Aim of the task » Copy down all of the data underneath, exactly as shown.
— start Source data —
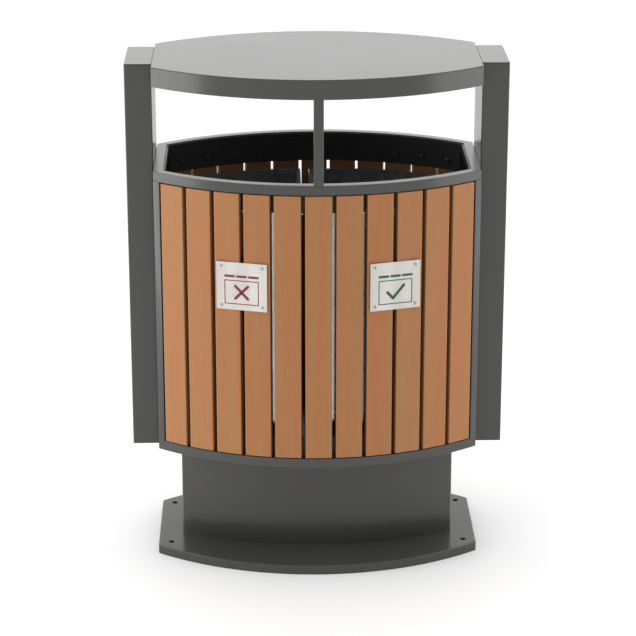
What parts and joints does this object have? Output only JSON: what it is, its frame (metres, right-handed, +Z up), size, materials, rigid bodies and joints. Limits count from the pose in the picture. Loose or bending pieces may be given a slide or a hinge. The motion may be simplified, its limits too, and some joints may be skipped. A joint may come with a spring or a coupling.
{
  "type": "litter bin",
  "caption": "Free-standing litter bin on a pedestal: board-clad lens-shaped body with an open mouth under a flat canopy, loose liners inside and a lockable rear door.",
  "frame": {"origin": "on the ground, under the centre of the bin's plan", "axes": "+Z up, the signed front faces -Y, +X to the right seen from the front"},
  "size_m": [0.774, 0.4698, 1.05],
  "materials": {
    "powder_coat": "dark grey satin powder coat",
    "powder_coat_top": "dark grey satin powder coat on the weathered upward faces",
    "black_coat": "black coat on the flat bars inside the body",
    "dark_screw": "dark zinc-nickel screws",
    "wood_plastic": "brown wood-plastic board, brushed, matt",
    "galvanised": "galvanised sheet",
    "galvanised_wire": "zinc-plated wire",
    "sign_red": "light printed plate with a red frame and mark",
    "sign_green": "light printed plate with a green frame and mark",
    "stainless": "stainless",
    "lock_metal": "nickel-plated lock",
    "zinc_plated": "zinc-plated cam"
  },
  "bodies": {
    "frame": {"base_underplate": "powder_coat", "pedestal_shell": "powder_coat", "pedestal_top_plate": "powder_coat", "floor_pan": "powder_coat", "lower_ring": "powder_coat", "upper_ring": "powder_coat", "corner_posts": "powder_coat", "side_panel_left": "powder_coat", "side_panel_right": "powder_coat", "mouth_band": "black_coat", "front_lower_strap": "black_coat", "left_post": "powder_coat", "right_post": "powder_coat", "canopy_soffit": "powder_coat", "canopy_strut": "powder_coat", "hinge_leaves_frame": "powder_coat", "base_pan": "powder_coat_top", "post_caps": "powder_coat_top", "canopy_pan": "powder_coat_top", "floor_bolts": "stainless", "front_board_screws": "dark_screw", "post_bolts": "stainless", "sign_screws": "stainless", "hinge_pins": "stainless", "front_board_01": "wood_plastic", "front_board_02": "wood_plastic", "front_board_03": "wood_plastic", "front_board_04": "wood_plastic", "front_board_05": "wood_plastic", "front_board_06": "wood_plastic", "front_board_07": "wood_plastic", "front_board_08": "wood_plastic", "front_board_09": "wood_plastic", "front_board_10": "wood_plastic", "front_board_11": "wood_plastic", "sign_plate_left": "sign_red", "sign_plate_right": "sign_green", "liner_left": "galvanised", "liner_right": "galvanised"},
    "rear_door": {"door_stiles": "powder_coat", "door_upper_strap": "black_coat", "door_lower_strap": "black_coat", "door_board_screws": "dark_screw", "hinge_leaves_door": "powder_coat", "lock_housing": "lock_metal", "rear_board_01": "wood_plastic", "rear_board_02": "wood_plastic", "rear_board_03": "wood_plastic", "rear_board_04": "wood_plastic", "rear_board_05": "wood_plastic", "rear_board_06": "wood_plastic", "rear_board_07": "wood_plastic", "rear_board_08": "wood_plastic", "rear_board_09": "wood_plastic", "rear_board_10": "wood_plastic", "rear_board_11": "wood_plastic"},
    "lock": {"lock_plug": "lock_metal", "lock_cam": "zinc_plated"},
    "bail_left": {"bail_left": "galvanised_wire"},
    "bail_right": {"bail_right": "galvanised_wire"}
  },
  "joints": [
    {"name": "rear_door_hinge", "type": "hinge", "parent": "frame", "child": "rear_door", "pos_m": [-0.34, 0.112, 0.536], "axis": [0, 0, 1], "range_deg": [0, 110]},
    {"name": "lock_turn", "type": "hinge", "parent": "rear_door", "child": "lock", "pos_m": [0.27157, 0.10468, 0.54], "axis": [-0.5524, -0.8336, 0], "range_deg": [0, 90]},
    {"name": "bail_left_swing", "type": "hinge", "parent": "frame", "child": "bail_left", "pos_m": [-0.1665, 0, 0.744], "axis": [-1, 0, 0], "range_deg": [0, 180]},
    {"name": "bail_right_swing", "type": "hinge", "parent": "frame", "child": "bail_right", "pos_m": [0.1225, 0, 0.744], "axis": [-1, 0, 0], "range_deg": [0, 180]}
  ]
}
— end Source data —
In response »
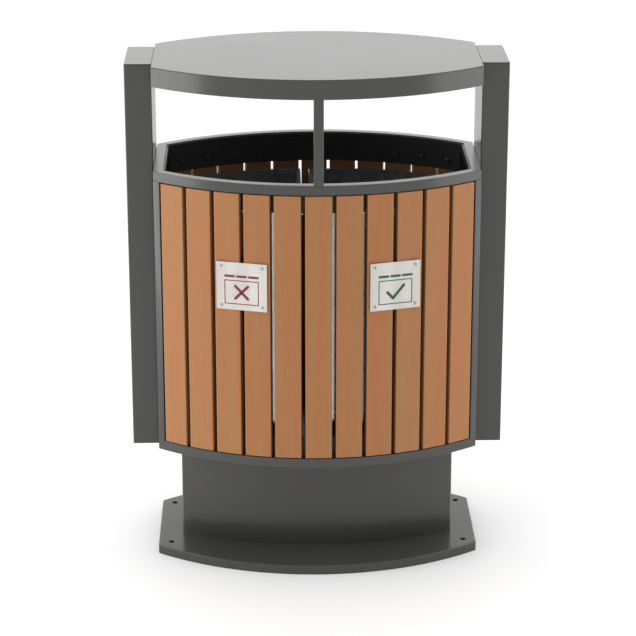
What parts and joints does this object have? Output only JSON: what it is, its frame (metres, right-handed, +Z up), size, materials, rigid bodies and joints. Limits count from the pose in the picture. Loose or bending pieces may be given a slide or a hinge. The motion may be simplified, its limits too, and some joints may be skipped. A joint may come with a spring or a coupling.
{
  "type": "litter bin",
  "caption": "Free-standing litter bin on a pedestal: board-clad lens-shaped body with an open mouth under a flat canopy, loose liners inside and a lockable rear door.",
  "frame": {"origin": "on the ground, under the centre of the bin's plan", "axes": "+Z up, the signed front faces -Y, +X to the right seen from the front"},
  "size_m": [0.774, 0.4698, 1.05],
  "materials": {
    "powder_coat": "dark grey satin powder coat",
    "powder_coat_top": "dark grey satin powder coat on the weathered upward faces",
    "black_coat": "black coat on the flat bars inside the body",
    "dark_screw": "dark zinc-nickel screws",
    "wood_plastic": "brown wood-plastic board, brushed, matt",
    "galvanised": "galvanised sheet",
    "galvanised_wire": "zinc-plated wire",
    "sign_red": "light printed plate with a red frame and mark",
    "sign_green": "light printed plate with a green frame and mark",
    "stainless": "stainless",
    "lock_metal": "nickel-plated lock",
    "zinc_plated": "zinc-plated cam"
  },
  "bodies": {
    "frame": {"base_underplate": "powder_coat", "pedestal_shell": "powder_coat", "pedestal_top_plate": "powder_coat", "floor_pan": "powder_coat", "lower_ring": "powder_coat", "upper_ring": "powder_coat", "corner_posts": "powder_coat", "side_panel_left": "powder_coat", "side_panel_right": "powder_coat", "mouth_band": "black_coat", "front_lower_strap": "black_coat", "left_post": "powder_coat", "right_post": "powder_coat", "canopy_soffit": "powder_coat", "canopy_strut": "powder_coat", "hinge_leaves_frame": "powder_coat", "base_pan": "powder_coat_top", "post_caps": "powder_coat_top", "canopy_pan": "powder_coat_top", "floor_bolts": "stainless", "front_board_screws": "dark_screw", "post_bolts": "stainless", "sign_screws": "stainless", "hinge_pins": "stainless", "front_board_01": "wood_plastic", "front_board_02": "wood_plastic", "front_board_03": "wood_plastic", "front_board_04": "wood_plastic", "front_board_05": "wood_plastic", "front_board_06": "wood_plastic", "front_board_07": "wood_plastic", "front_board_08": "wood_plastic", "front_board_09": "wood_plastic", "front_board_10": "wood_plastic", "front_board_11": "wood_plastic", "sign_plate_left": "sign_red", "sign_plate_right": "sign_green", "liner_left": "galvanised", "liner_right": "galvanised"},
    "rear_door": {"door_stiles": "powder_coat", "door_upper_strap": "black_coat", "door_lower_strap": "black_coat", "door_board_screws": "dark_screw", "hinge_leaves_door": "powder_coat", "lock_housing": "lock_metal", "rear_board_01": "wood_plastic", "rear_board_02": "wood_plastic", "rear_board_03": "wood_plastic", "rear_board_04": "wood_plastic", "rear_board_05": "wood_plastic", "rear_board_06": "wood_plastic", "rear_board_07": "wood_plastic", "rear_board_08": "wood_plastic", "rear_board_09": "wood_plastic", "rear_board_10": "wood_plastic", "rear_board_11": "wood_plastic"},
    "lock": {"lock_plug": "lock_metal", "lock_cam": "zinc_plated"},
    "bail_left": {"bail_left": "galvanised_wire"},
    "bail_right": {"bail_right": "galvanised_wire"}
  },
  "joints": [
    {"name": "rear_door_hinge", "type": "hinge", "parent": "frame", "child": "rear_door", "pos_m": [-0.34, 0.112, 0.536], "axis": [0, 0, 1], "range_deg": [0, 110]},
    {"name": "lock_turn", "type": "hinge", "parent": "rear_door", "child": "lock", "pos_m": [0.27157, 0.10468, 0.54], "axis": [-0.5524, -0.8336, 0], "range_deg": [0, 90]},
    {"name": "bail_left_swing", "type": "hinge", "parent": "frame", "child": "bail_left", "pos_m": [-0.1665, 0, 0.744], "axis": [-1, 0, 0], "range_deg": [0, 180]},
    {"name": "bail_right_swing", "type": "hinge", "parent": "frame", "child": "bail_right", "pos_m": [0.1225, 0, 0.744], "axis": [-1, 0, 0], "range_deg": [0, 180]}
  ]
}